Almost every artist who has released any project since the world turned upside down in early 2020 has been asked how that feels: releasing new music into the strangest of circumstances, not being able to play their songs for a live audience. It’s an artistic quandary and a financial one, something with which artists and the surrounding music industry are grappling, the end of which seems barely in sight.

Despite this, Scheinin seems genuinely pleased to have self-released Seven Times when he did, noting “I’ve heard from complete strangers that this record, or certain songs, mean a lot to them, which is always nice. And there’s been people I haven’t heard from in a while who’ve reached out too.” The songs themselves have been given a new life online, after being worked over for so long and played to death in their former life.

On his website, Scheinin has liner notes for Seven Times, and they describe the album quite accurately as a “capsule of inspired moments.” He takes me back to stories that inspired some of the tracks, like “Porch Song” which was written on a small casio keyboard while he observed his neighbors from a balcony in Minas Gerais, Brazil where he was living at the time. Or the downbeat but wryly funny, “Smoke Weed” which captures the specific feeling of coming back to your place after visiting your parents across the country:

“I was in California and the folks were gettin’ old, I’m in New York and it’s gettin cold. I’m with the little ones trying to keep them calm. I’m on the floor, rubbing your shoulders when the electricity comes on.”

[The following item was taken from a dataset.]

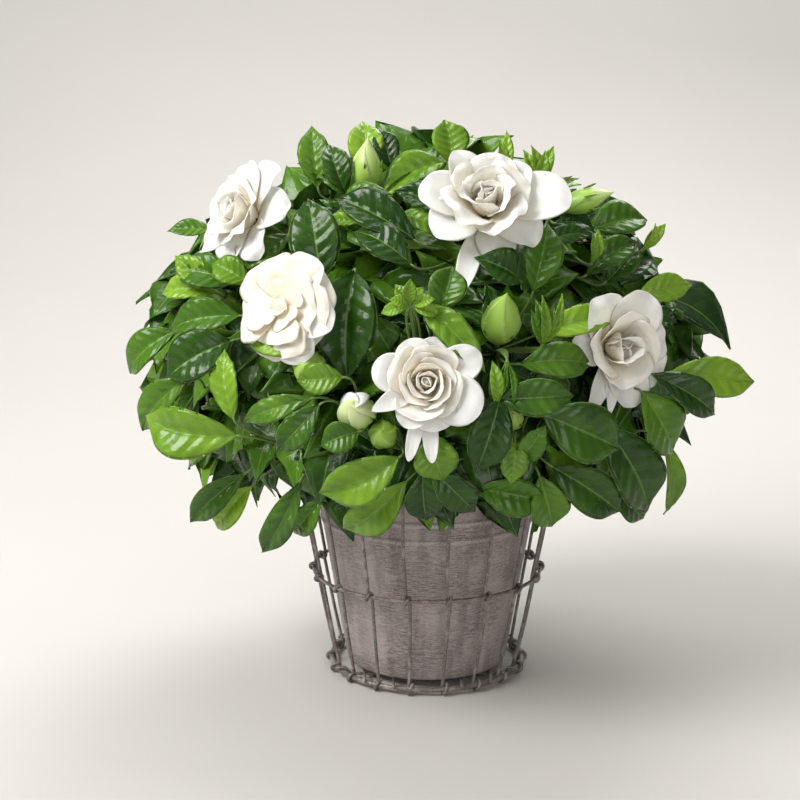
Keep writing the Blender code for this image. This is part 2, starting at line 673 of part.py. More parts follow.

The album is laced with moments that are positively gorgeous, but it’s also unpredictable and self-aware enough not to squander the fun. Albums that are a long time in the making can feel overwrought, meticulous but lifeless like a ship built in a bottle. It’s an achievement that Seven Times remains so light on its feet, even after repeated listenings. It’s an album full of ideas and internal contrasts - the screeching, thumping, and shape-shifting “Wrote You A Poem” can hold hands with the moodier, piano-led “Victoria” and they don’t feel out of place together. The album is held together by the joy within its creation. Even the name, I Was Electrocuted Seven Times and Now I Can See The Future, is a sly nod to the sprawling and unfinished Crown Heights basement apartment where Scheinin lived for a time, where the place’s wiring was exposed and the artist would receive the occasional shock.

If Jesse can truly see the future, it remains bright for him: from his new home base in Essex, NY he is working on two new albums: one instrumentals, the other songs. Over the summer, he had a series of friends come and stay on the property and they made music videos together, taking advantage of the resources in his new environs - i.e. a local theater which was going unused allowed the small crew to film the video for “Victoria” there.

There was a collective desire to flip the page on 2020 - both personally and culturally, but I am grateful that Seven Times came at the close - not dour or needlessly heavy, but something offbeat and captivating, with some saxophone thrown in for good measure.